My grandfather conversely was a fiery tempered Quebecois janitor who peppered his frenetic speech with a mix of French and English swear words. A bit like Popeye had gotten stung by bees and was going off. Grampy wasn’t the most learned man either and in hindsight held what were some pretty sexist views (telling me “you’re so smart for a girl,” etc.). But I loved the guy. A lot.

And at my first semester at college, Dr. Brinkley served me up this slice of home through chance emotional transference. My grandfather’s smile on this professor’s face.

And the first time I ever saw him giving a large lecture in a crowded auditorium, he told me one of the most valuable things I’ve ever heard. “Education,” he said, “is not about knowing the answers. It’s about learning to ask better questions.”

I was floored. This was heresy. A complete reversal of what I’d been told my entire life.

But something that immediately felt true.

And suddenly, it didn’t seem like a bad sign at all that life had given me more questions than answers.

The Most Wonderful Three Little Words: “I Don’t Know”

Still, it was scary at first, giving up the need to know everything. For everything to make sense, to be easily explained.

In all honesty, I was terrible at admitting when I didn’t know something, even once I’d consciously decided that I wanted to move away from it, treating life like a quiz show.
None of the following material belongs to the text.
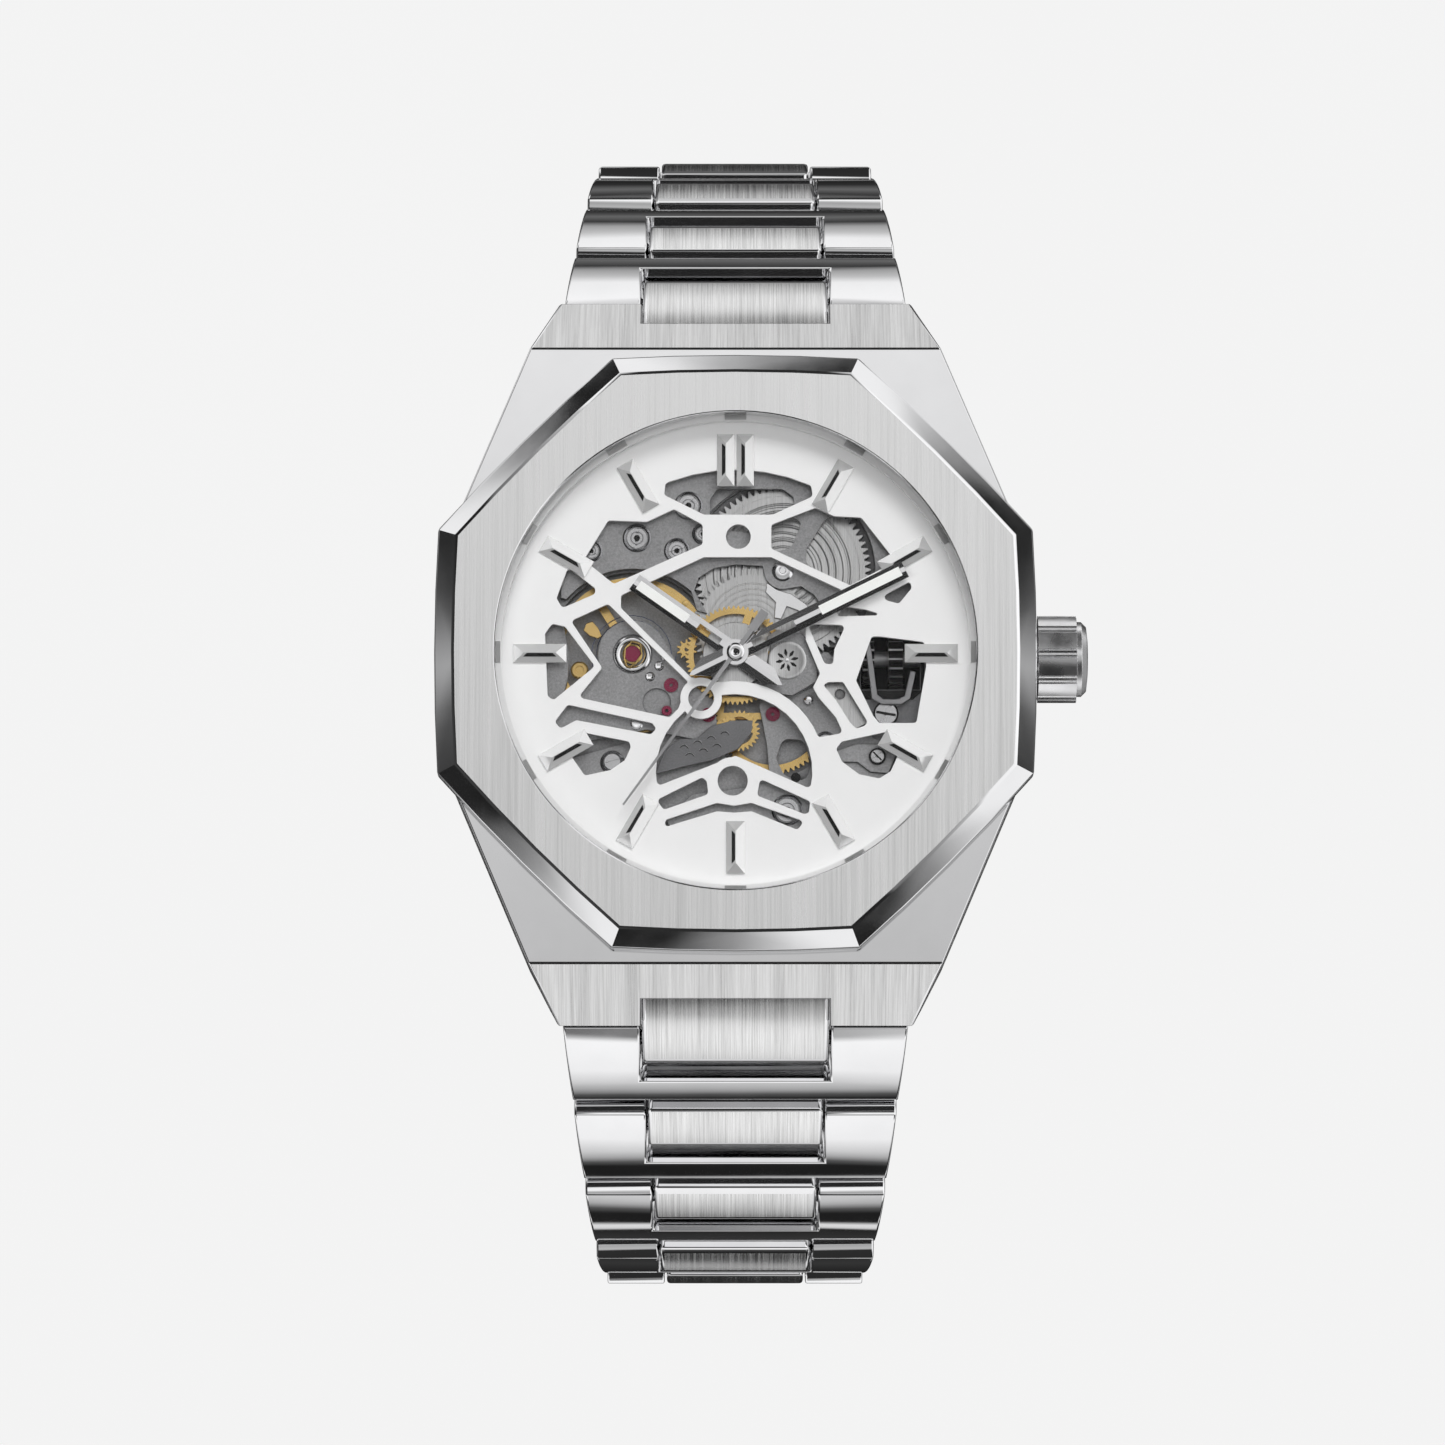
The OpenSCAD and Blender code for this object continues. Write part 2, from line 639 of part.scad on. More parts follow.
module winding_stem() {
    color("dimgray") {
        on_stem(6.6) cylinder(r = 0.55, h = crown_x + 2.9 - 6.6);
        on_stem(10.7) linear_extrude(1) difference() {
            polygon(gear(2.1, 1.7, 20));
            circle(r = 0.4);
        }
        on_stem(8.9) linear_extrude(0.8) difference() {
            polygon(gear(1.8, 1.4, 16));
            circle(r = 0.4);
        }
    }
}

// ---------------------------------------------------------------- bracelet

// Places a shape at pivot i, turned to slope a: +Y runs along the row away
// from the case and +Z points outward. half is 12 or 6, the side it is on.
module at_pivot(half, i, a) {
    mirror([0, half == 6 ? 1 : 0, 0])
        translate([0, pivot(i)[0], pivot(i)[1]]) rotate([-a, 0, 0]) children();
}

// Extrudes a side profile, drawn as [along, outward], across the band.
module across(w) {
    rotate([90, 0, 90]) translate([0, 0, -w / 2]) linear_extrude(w) children();
}

// Plan of a tapering piece from y0, where it is w0 wide, to y1, w1 wide.
module plan(y0, w0, y1, w1) {
    translate([0, 0, -link_t]) linear_extrude(2 * link_t)
        polygon([[-w0 / 2, y0], [w0 / 2, y0], [w1 / 2, y1], [-w1 / 2, y1]]);
}

// A link's side profile between x0 and x1: flat towards the wrist, and
// crowned outside with its highest point half way.
module crowned_bar(x0, x1) {
    intersection() {
        translate([x0, -link_t / 2]) square([x1 - x0, link_t]);
        translate([(x0 + x1) / 2, link_t / 2 - crown_bow]) circle(r = crown_bow);
    }
}

// The region outside a 45 degree chamfer of size c at a bar's far end.
module far_chamfer(x1, c) {
    polygon([[x1 - c, link_t / 2], [x1 + 1, link_t / 2], [x1 + 1, link_t / 2 - c - 1]]);
}

// Side profile of a link whose near end is round about the pivot.
module near_round(length) {
    intersection() {
        union() {
            circle(r = near_r);
            translate([0, -near_r]) square([length, 2 * near_r]);
        }
        crowned_bar(-near_r, length);
    }
}

module outer_link(half, i) {
    cw = centre_w(i) + 2 * play;
    color("silver") at_pivot(half, i, slope[i]) {
        difference() {
            intersection() {
                across(40) difference() {
                    near_round(row_end);
                    far_chamfer(row_end, outer_chamfer);
                }
                plan(-near_r, band_w(i - 1), row_end, band_w(i));
            }
            translate([-cw / 2, -near_r - 1, -link_t]) cube([cw, near_r + 1 + slot_r, 2 * link_t]);
        }
        rotate([0, 90, 0]) cylinder(r = pin_r, h = cw + 1, center = true);
    }
}

// Centre link i reaches back from pivot i and turns with row i - 1, or for
// the first with the case, whose lug notch it fills.
module centre_link(half, i) {
    back = i == 1 ? first_pivot - notch_start - eps : near_r + row_gap;
    color("silver") at_pivot(half, i, slope[i - 1]) difference() {
        across(centre_w(i)) difference() {
            intersection() {
                union() {
                    circle(r = tip_r);
                    translate([-back, -tip_r]) square([back, 2 * tip_r]);
                }
                crowned_bar(-back, tip_r);
            }
            far_chamfer(tip_r, centre_chamfer);
        }
        rotate([0, 90, 0]) cylinder(r = pin_r + pin_play, h = 30, center = true);
    }
}

module first_centre_links() {
    for (half = [12, 6]) centre_link(half, 1);
}

// ---------------------------------------------------------------- clasp

// A block of the clasp, its heights counted from the mid-plane.
module clasp_bar(y0, y1, z0, z1, w) {
    translate([-w / 2, y0, clasp_z + z0]) cube([w, y1 - y0, z1 - z0]);
}

module clasp_cover() {
    cw = centre_w(ROWS + 1) + 2 * play;
    end_y = clasp_half + near_r;
    color("silver") {
        difference() {
            union() {
                at_pivot(12, ROWS + 1, 180) intersection() {
                    across(40) near_round(clasp_half - blade_pin_y + 2);
                    plan(-near_r, band_w_end, 10, band_w_end);
                }
                clasp_bar(clasp_split, blade_pin_y, -link_t / 2, link_t / 2, clasp_w);
            }
            translate([-cw / 2, clasp_half - slot_r, clasp_z - 5]) cube([cw, 12, 10]);
            clasp_bar(clasp_split - 1, blade_pin_y + 1.6, -link_t / 2 + clasp_skin, 4,
                      blade_w + 2 * play);
        }
        translate([0, clasp_half, clasp_z]) rotate([0, 90, 0])
            cylinder(r = pin_r, h = cw + 1, center = true);
        translate([0, blade_pin_y, clasp_z + blade_mid]) rotate([0, 90, 0])
            cylinder(r = 0.35, h = blade_w + 1, center = true);
    }
}

module clasp_blade() {
    cw = centre_w(ROWS + 1) + 2 * play;
    color("silver") difference() {
        union() {
            mirror([0, 1, 0]) translate([0, clasp_half, clasp_z]) rotate([180, 0, 0])
                intersection() {
                    across(band_w_end) near_round(clasp_half + clasp_split - row_gap);
                    plan(-near_r, band_w_end, 12, band_w_end);
                }
            clasp_bar(clasp_split - 1, blade_pin_y, blade_mid - blade_t / 2,
                      blade_mid + blade_t / 2, blade_w);
            translate([0, blade_pin_y, clasp_z + blade_mid]) rotate([0, 90, 0])
                cylinder(r = 0.6, h = blade_w, center = true);
        }
        translate([-cw / 2, -clasp_half - 12 + slot_r, clasp_z - 5]) cube([cw, 12, 10]);
        translate([0, blade_pin_y, clasp_z + blade_mid]) rotate([0, 90, 0])
            cylinder(r = 0.4, h = blade_w + 2, center = true);
    }
}

// ---------------------------------------------------------------- pieces

case_middle();
bezel();
crystal();
chapter_ring();
dial();
hour_batons();
movement_plate();
balance_bridge();
train_bridge();
jewels();
screws();
case_back();
back_glass();
crown_tube();
crown_gasket();
crown();
winding_stem();
hour_hand();
hour_hand_insert();
hour_wheel();
minute_hand();
minute_hand_insert();
centre_wheel();
second_hand();
barrel();
third_wheel();
fourth_wheel();
balance_wheel();
winding_rotor();
clasp_cover();
clasp_blade();
first_centre_links();
for (half = [12, 6]) for (i = [1:ROWS]) {
    outer_link(half, i);
    centre_link(half, i + 1);
}
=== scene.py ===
"""Looks of the skeleton wristwatch: materials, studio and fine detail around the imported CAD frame."""
import math

import bmesh
import bpy
from mathutils import Matrix, Vector


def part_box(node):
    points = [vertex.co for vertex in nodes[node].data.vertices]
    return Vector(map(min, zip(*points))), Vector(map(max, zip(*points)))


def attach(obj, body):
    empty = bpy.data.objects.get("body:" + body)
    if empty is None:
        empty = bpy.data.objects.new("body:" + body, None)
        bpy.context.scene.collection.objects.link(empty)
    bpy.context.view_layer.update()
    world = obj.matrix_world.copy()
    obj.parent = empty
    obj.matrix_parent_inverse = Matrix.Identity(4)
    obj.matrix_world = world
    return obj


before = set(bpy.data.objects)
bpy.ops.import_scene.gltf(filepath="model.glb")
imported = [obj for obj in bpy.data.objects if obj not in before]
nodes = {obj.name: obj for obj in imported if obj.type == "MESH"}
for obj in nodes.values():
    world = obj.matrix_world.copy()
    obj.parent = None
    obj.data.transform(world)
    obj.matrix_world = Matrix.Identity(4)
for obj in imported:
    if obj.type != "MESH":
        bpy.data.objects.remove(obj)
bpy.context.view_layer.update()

MM = 0.001


def top_of(name):
    """Height of a CAD node's top in millimetres."""
    return round(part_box(name)[1].z / MM, 3)


def bottom_of(name):
    """Height of a CAD node's underside in millimetres."""
    return round(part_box(name)[0].z / MM, 3)


# ---------------------------------------------------------------- camera and studio

# The camera looks at the dial from a little below its axis, on the 6 o'clock side. The dial's
# middle stands a little to the right of the picture's middle, and above it.
TILT = math.radians(7.85)
DISTANCE = 0.6
VIEW_WIDTH = 0.1008
SENSOR = 36
DIAL_RIGHT = 0.91 * MM
DIAL_UP = 4.82 * MM
BACKDROP_GREY = 0.887
FLOOR_GLOW = 0.872


def add_camera():
    """The view that the looks are matched in."""
    cam_data = bpy.data.cameras.new("camera")
    cam = bpy.data.objects.new("camera", cam_data)
    bpy.context.scene.collection.objects.link(cam)
    back = Vector((0, -math.sin(TILT), math.cos(TILT)))
    up = Vector((0, math.cos(TILT), math.sin(TILT)))
    right = up.cross(back)
    dial_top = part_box("dial")[1].z
    target = Vector((0, 0, dial_top)) - DIAL_RIGHT * right - DIAL_UP * up
    cam.matrix_world = Matrix((
        (right.x, up.x, back.x, 0), (right.y, up.y, back.y, 0),
        (right.z, up.z, back.z, 0), (0, 0, 0, 1)))
    cam.location = target + DISTANCE * back
    cam_data.sensor_width = SENSOR
    cam_data.lens = SENSOR * DISTANCE / VIEW_WIDTH
    cam_data.clip_start = 0.01
    cam_data.clip_end = 20
    bpy.context.scene.camera = cam
    bpy.context.scene.view_settings.view_transform = "Standard"


def area_light(name, position, size, power):
    """A soft light aimed at the watch, which the steel doesn't mirror."""
    data = bpy.data.lights.new(name, "AREA")
    data.shape = "RECTANGLE"
    data.size, data.size_y = size
    data.energy = power
    light = bpy.data.objects.new(name, data)
    light.location = position
    light.visible_glossy = False
    light.rotation_euler = (-Vector(position)).to_track_quat("-Z", "Y").to_euler()
    bpy.context.scene.collection.objects.link(light)


class Nodes:
    """A small helper that adds nodes and links them in a node tree."""

    def __init__(self, tree):
        self.tree = tree
        tree.nodes.clear()

    def add(self, kind, inputs=None, **settings):
        """Adds a node; each of its inputs is a value or the socket of another node."""
        node = self.tree.nodes.new(kind)
        for key, value in settings.items():
            setattr(node, key, value)
        for key, value in (inputs or {}).items():
            socket = node.inputs[key]
            if isinstance(value, bpy.types.NodeSocket):
                self.tree.links.new(value, socket)
            else:
                socket.default_value = value
        return node

    def math(self, operation, *values):
        """The result of a math node for one or two values."""
        return self.add("ShaderNodeMath", dict(enumerate(values)), operation=operation).outputs[0]

    def ramp(self, value, stops):
        """Turns a value into greys or colours, given as (position, grey or colour) stops."""
        node = self.add("ShaderNodeValToRGB", {"Fac": value})
        elements = node.color_ramp.elements
        while len(elements) < len(stops):
            elements.new(0.5)
        for element, (position, tone) in zip(elements, stops):
            element.position = position
            element.color = (*tone, 1) if isinstance(tone, tuple) else (tone, tone, tone, 1)
        return node.outputs["Color"]

    def mix(self, factor, first, second):
        """Colour mix; a mix node's colour sockets are inputs 6 and 7 and output 2."""
        node = self.add("ShaderNodeMix", {0: factor, 6: first, 7: second}, data_type="RGBA")
        return node.outputs[2]


def studio_horizon(n, x, level):
    """Upright panels at the horizon, which step from dark to bright eight times round.

    Each flank of the bezel mirrors the horizon in the direction that it faces, so the step falls
    near the middle of each flank. The 3 and 9 o'clock flanks have a narrow bright line instead.
    """
    facing = n.math("ARCTAN2", level, x)
    phase = n.math("FRACT", n.math("ADD", n.math("DIVIDE", facing, math.pi / 4), 8.5))
    panels = n.ramp(phase, [(0.0, 0.5), (0.06, 0.3), (0.16, 0.04), (0.45, 0.015), (0.5, 0.3),
                            (0.56, 1.0), (0.86, 1.1), (1.0, 0.5)])
    sides = n.ramp(phase, [(0.0, 0.3), (0.42, 0.02), (0.46, 0.1), (0.5, 0.45), (0.54, 0.1),
                           (0.58, 0.02), (1.0, 0.3)])
    crosswise = n.ramp(n.math("ABSOLUTE", x), [(0.9, 0.0), (0.94, 1.0)])
    return n.mix(crosswise, panels, sides)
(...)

I’d still catch myself mid-sentence falling into the same old patterns, coming up with a convoluted explanation, brewing up an answer on the spot.

Instead of letting myself sink into those three little words that felt so big, “I don’t know.”

I wasn’t ready for them. I sure wanted to be. But wanting to be ready and being ready aren’t the same thing. And sometimes it takes a long time — much longer than we’d hope for — for lessons to really be put to good use, even after we’ve accepted them.

It was a good 10 years before I actually heard myself saying, “I don’t know, but why don’t we look it up?” or, “I don’t know, but I’ll find out” with any sort of regularity.

Or “that’s an excellent question.”

Eventually, I came to interpret the fact that sometimes I don’t know not as some sort of shortcoming within me but as evidence of the strength of the question being asked. And instead of recoiling in shame, I began to lean into the places where I didn’t know, suspecting that they were where I’d find a new education.